Saturday, November 21, 2009

In short: Kazuo Umezu's Horror Theater: Death-Make (2005)

The operator of a website specialized in the paranormal makes some kind of deal with a local cable TV show and carts a bunch of "sensitives" into the empty warehouse where every second cheap horror flick takes place, ahem, I mean where a group of young girls supposedly disappeared years ago.

The group builds four walls out of white sheets and does nothing of interest, until mildly strange things start to happen. Soon, the intrepid explorers into the paranormal find themselves in another dimension or some such, not hunted by the expected ghost, but by a shitty looking crabmantisspider.

Death-Make (whatever that is supposed to mean) is one part of a series of short films either made for Japanese TV or the direct to DVD market, based on manga by the loveable excentric Kazuo Umezu aka Umezz. Unfortunately, this one has not been helmed by a real director (for example Kiyoshi Kurosawa) like some of the other episodes, but is directed by the series' main special effects guy Taichi Ito, who is really bad as his job.

The monster looks so terrible that I would find it difficult not to take it as a personal affront, if not for the fact that the rest of the effects is just as bad. Therefore, logic suggest a case of incompetence and not of malevolence.

Of course, I would gladly be willing to just ignore the crappiness of the effects if the plot, the acting or the direction would be any good. Alas, it isn't so.
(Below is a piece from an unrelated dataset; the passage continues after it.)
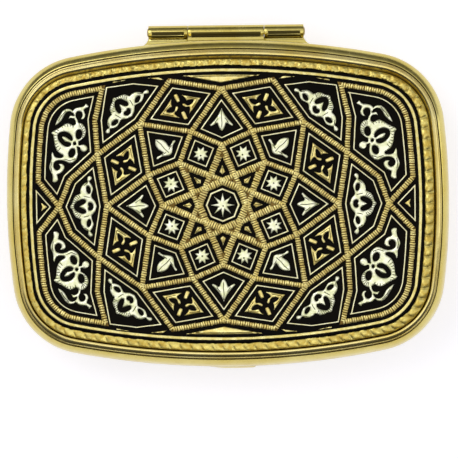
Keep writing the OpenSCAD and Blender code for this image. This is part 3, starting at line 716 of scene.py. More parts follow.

I'm not going to come down too hard on the actors, though. There is only so much someone can do when given nothing at all to work with. As it happens, "nothing to work with" is exactly how I would describe Death-Make's script. There's no rhyme, no reason, no characterisation and not even enough plot for the 50 minutes of my life this thing has stolen from me. Worse, every potentially neat idea (all two of them!) is destroyed bei Ito's direction.

I would not be surprised if the man had learned (or rather not learned) his trade making videoclips, what with his love for nonsensical jump-cuts, useless black and white footage, puzzling rewinds and digital filters only a blind man would find appropriate. Ito's direction is just astonishingly bad, at once completely without an ability to build mood and filled with the sort of self-important "look at mah wicked stylez!" stunt directing you can only get away with when you know exactly what you are doing. Ito surely doesn't.

While this may sound less than encouraging, I suspect that the outright stupidity of the script, the inept effects and Ito's interesting ideas about film direction could make for something well worth pointing and laughing at in an intoxicated state.

Too bad that I was astonishingly sober while watching the "film", as always.